---- Source excerpt
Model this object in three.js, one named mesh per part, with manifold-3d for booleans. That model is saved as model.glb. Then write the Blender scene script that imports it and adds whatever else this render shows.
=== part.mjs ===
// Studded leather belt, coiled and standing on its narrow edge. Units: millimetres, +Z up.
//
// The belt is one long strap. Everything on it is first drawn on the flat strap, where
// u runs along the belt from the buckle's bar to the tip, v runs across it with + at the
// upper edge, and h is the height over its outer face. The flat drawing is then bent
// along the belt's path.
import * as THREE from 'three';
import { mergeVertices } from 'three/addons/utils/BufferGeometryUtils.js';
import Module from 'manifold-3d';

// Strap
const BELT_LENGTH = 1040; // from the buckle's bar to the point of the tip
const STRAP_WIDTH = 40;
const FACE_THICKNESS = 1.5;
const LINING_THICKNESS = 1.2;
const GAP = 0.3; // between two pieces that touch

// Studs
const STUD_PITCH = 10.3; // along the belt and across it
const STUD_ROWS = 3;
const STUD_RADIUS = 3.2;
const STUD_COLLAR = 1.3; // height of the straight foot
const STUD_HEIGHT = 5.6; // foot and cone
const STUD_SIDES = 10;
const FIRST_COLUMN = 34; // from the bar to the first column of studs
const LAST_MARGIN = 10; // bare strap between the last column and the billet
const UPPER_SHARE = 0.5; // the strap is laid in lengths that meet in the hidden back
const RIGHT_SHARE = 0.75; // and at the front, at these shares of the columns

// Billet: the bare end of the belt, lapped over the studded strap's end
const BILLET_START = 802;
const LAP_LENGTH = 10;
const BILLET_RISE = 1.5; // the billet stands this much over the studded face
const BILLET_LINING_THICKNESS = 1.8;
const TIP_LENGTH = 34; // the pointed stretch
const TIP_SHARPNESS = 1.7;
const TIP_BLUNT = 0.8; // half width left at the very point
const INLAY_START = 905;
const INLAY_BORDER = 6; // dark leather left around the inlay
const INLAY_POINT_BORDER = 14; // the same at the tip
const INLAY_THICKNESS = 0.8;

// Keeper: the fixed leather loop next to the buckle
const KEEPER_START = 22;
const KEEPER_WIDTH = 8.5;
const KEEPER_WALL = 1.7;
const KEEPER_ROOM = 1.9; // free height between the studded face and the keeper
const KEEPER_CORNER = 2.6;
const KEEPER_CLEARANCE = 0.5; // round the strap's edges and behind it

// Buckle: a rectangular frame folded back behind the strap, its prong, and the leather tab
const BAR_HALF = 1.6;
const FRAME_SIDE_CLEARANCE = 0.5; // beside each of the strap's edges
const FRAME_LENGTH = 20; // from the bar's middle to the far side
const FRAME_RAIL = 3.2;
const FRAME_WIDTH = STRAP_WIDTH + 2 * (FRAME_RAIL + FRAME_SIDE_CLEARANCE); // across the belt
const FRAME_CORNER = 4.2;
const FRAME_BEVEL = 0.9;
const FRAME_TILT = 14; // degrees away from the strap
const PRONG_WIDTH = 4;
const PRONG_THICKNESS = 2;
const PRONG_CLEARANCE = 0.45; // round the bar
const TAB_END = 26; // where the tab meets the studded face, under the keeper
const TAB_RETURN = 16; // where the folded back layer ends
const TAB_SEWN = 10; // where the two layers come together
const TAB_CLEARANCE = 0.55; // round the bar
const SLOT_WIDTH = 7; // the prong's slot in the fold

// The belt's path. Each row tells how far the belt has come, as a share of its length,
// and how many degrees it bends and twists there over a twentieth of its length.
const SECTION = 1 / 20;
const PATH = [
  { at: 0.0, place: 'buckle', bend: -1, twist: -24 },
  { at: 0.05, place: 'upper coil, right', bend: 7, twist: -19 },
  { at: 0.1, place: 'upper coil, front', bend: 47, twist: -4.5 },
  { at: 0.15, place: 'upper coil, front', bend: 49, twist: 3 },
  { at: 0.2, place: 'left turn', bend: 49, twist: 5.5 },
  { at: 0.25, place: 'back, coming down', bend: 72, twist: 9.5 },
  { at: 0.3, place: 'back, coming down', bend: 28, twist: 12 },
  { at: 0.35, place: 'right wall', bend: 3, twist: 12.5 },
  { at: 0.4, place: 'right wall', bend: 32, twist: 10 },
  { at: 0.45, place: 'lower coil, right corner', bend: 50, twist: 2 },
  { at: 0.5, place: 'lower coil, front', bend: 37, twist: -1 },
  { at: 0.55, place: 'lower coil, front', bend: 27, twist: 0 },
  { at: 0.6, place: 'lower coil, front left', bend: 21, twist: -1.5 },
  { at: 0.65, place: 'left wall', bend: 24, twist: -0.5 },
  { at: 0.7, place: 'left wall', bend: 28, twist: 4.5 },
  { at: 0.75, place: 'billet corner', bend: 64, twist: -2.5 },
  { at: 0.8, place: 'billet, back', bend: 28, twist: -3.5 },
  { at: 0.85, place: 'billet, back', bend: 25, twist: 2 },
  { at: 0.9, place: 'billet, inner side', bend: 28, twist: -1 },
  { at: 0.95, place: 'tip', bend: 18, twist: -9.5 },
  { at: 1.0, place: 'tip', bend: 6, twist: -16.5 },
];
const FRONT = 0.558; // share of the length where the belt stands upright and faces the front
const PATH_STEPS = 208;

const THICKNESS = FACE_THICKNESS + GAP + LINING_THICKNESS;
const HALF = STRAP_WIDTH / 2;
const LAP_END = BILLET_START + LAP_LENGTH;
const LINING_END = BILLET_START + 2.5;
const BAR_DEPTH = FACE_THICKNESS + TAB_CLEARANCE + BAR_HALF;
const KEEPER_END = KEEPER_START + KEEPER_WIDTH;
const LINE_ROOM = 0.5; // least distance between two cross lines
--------
_Task requirements_:
Reproduce all of the data exactly as given.

_Answer to this problem_:
Model this object in three.js, one named mesh per part, with manifold-3d for booleans. That model is saved as model.glb. Then write the Blender scene script that imports it and adds whatever else this render shows.
=== part.mjs ===
// Studded leather belt, coiled and standing on its narrow edge. Units: millimetres, +Z up.
//
// The belt is one long strap. Everything on it is first drawn on the flat strap, where
// u runs along the belt from the buckle's bar to the tip, v runs across it with + at the
// upper edge, and h is the height over its outer face. The flat drawing is then bent
// along the belt's path.
import * as THREE from 'three';
import { mergeVertices } from 'three/addons/utils/BufferGeometryUtils.js';
import Module from 'manifold-3d';

// Strap
const BELT_LENGTH = 1040; // from the buckle's bar to the point of the tip
const STRAP_WIDTH = 40;
const FACE_THICKNESS = 1.5;
const LINING_THICKNESS = 1.2;
const GAP = 0.3; // between two pieces that touch

// Studs
const STUD_PITCH = 10.3; // along the belt and across it
const STUD_ROWS = 3;
const STUD_RADIUS = 3.2;
const STUD_COLLAR = 1.3; // height of the straight foot
const STUD_HEIGHT = 5.6; // foot and cone
const STUD_SIDES = 10;
const FIRST_COLUMN = 34; // from the bar to the first column of studs
const LAST_MARGIN = 10; // bare strap between the last column and the billet
const UPPER_SHARE = 0.5; // the strap is laid in lengths that meet in the hidden back
const RIGHT_SHARE = 0.75; // and at the front, at these shares of the columns

// Billet: the bare end of the belt, lapped over the studded strap's end
const BILLET_START = 802;
const LAP_LENGTH = 10;
const BILLET_RISE = 1.5; // the billet stands this much over the studded face
const BILLET_LINING_THICKNESS = 1.8;
const TIP_LENGTH = 34; // the pointed stretch
const TIP_SHARPNESS = 1.7;
const TIP_BLUNT = 0.8; // half width left at the very point
const INLAY_START = 905;
const INLAY_BORDER = 6; // dark leather left around the inlay
const INLAY_POINT_BORDER = 14; // the same at the tip
const INLAY_THICKNESS = 0.8;

// Keeper: the fixed leather loop next to the buckle
const KEEPER_START = 22;
const KEEPER_WIDTH = 8.5;
const KEEPER_WALL = 1.7;
const KEEPER_ROOM = 1.9; // free height between the studded face and the keeper
const KEEPER_CORNER = 2.6;
const KEEPER_CLEARANCE = 0.5; // round the strap's edges and behind it

// Buckle: a rectangular frame folded back behind the strap, its prong, and the leather tab
const BAR_HALF = 1.6;
const FRAME_SIDE_CLEARANCE = 0.5; // beside each of the strap's edges
const FRAME_LENGTH = 20; // from the bar's middle to the far side
const FRAME_RAIL = 3.2;
const FRAME_WIDTH = STRAP_WIDTH + 2 * (FRAME_RAIL + FRAME_SIDE_CLEARANCE); // across the belt
const FRAME_CORNER = 4.2;
const FRAME_BEVEL = 0.9;
const FRAME_TILT = 14; // degrees away from the strap
const PRONG_WIDTH = 4;
const PRONG_THICKNESS = 2;
const PRONG_CLEARANCE = 0.45; // round the bar
const TAB_END = 26; // where the tab meets the studded face, under the keeper
const TAB_RETURN = 16; // where the folded back layer ends
const TAB_SEWN = 10; // where the two layers come together
const TAB_CLEARANCE = 0.55; // round the bar
const SLOT_WIDTH = 7; // the prong's slot in the fold

// The belt's path. Each row tells how far the belt has come, as a share of its length,
// and how many degrees it bends and twists there over a twentieth of its length.
const SECTION = 1 / 20;
const PATH = [
  { at: 0.0, place: 'buckle', bend: -1, twist: -24 },
  { at: 0.05, place: 'upper coil, right', bend: 7, twist: -19 },
  { at: 0.1, place: 'upper coil, front', bend: 47, twist: -4.5 },
  { at: 0.15, place: 'upper coil, front', bend: 49, twist: 3 },
  { at: 0.2, place: 'left turn', bend: 49, twist: 5.5 },
  { at: 0.25, place: 'back, coming down', bend: 72, twist: 9.5 },
  { at: 0.3, place: 'back, coming down', bend: 28, twist: 12 },
  { at: 0.35, place: 'right wall', bend: 3, twist: 12.5 },
  { at: 0.4, place: 'right wall', bend: 32, twist: 10 },
  { at: 0.45, place: 'lower coil, right corner', bend: 50, twist: 2 },
  { at: 0.5, place: 'lower coil, front', bend: 37, twist: -1 },
  { at: 0.55, place: 'lower coil, front', bend: 27, twist: 0 },
  { at: 0.6, place: 'lower coil, front left', bend: 21, twist: -1.5 },
  { at: 0.65, place: 'left wall', bend: 24, twist: -0.5 },
  { at: 0.7, place: 'left wall', bend: 28, twist: 4.5 },
  { at: 0.75, place: 'billet corner', bend: 64, twist: -2.5 },
  { at: 0.8, place: 'billet, back', bend: 28, twist: -3.5 },
  { at: 0.85, place: 'billet, back', bend: 25, twist: 2 },
  { at: 0.9, place: 'billet, inner side', bend: 28, twist: -1 },
  { at: 0.95, place: 'tip', bend: 18, twist: -9.5 },
  { at: 1.0, place: 'tip', bend: 6, twist: -16.5 },
];
const FRONT = 0.558; // share of the length where the belt stands upright and faces the front
const PATH_STEPS = 208;

const THICKNESS = FACE_THICKNESS + GAP + LINING_THICKNESS;
const HALF = STRAP_WIDTH / 2;
const LAP_END = BILLET_START + LAP_LENGTH;
const LINING_END = BILLET_START + 2.5;
const BAR_DEPTH = FACE_THICKNESS + TAB_CLEARANCE + BAR_HALF;
const KEEPER_END = KEEPER_START + KEEPER_WIDTH;
const LINE_ROOM = 0.5; // least distance between two cross lines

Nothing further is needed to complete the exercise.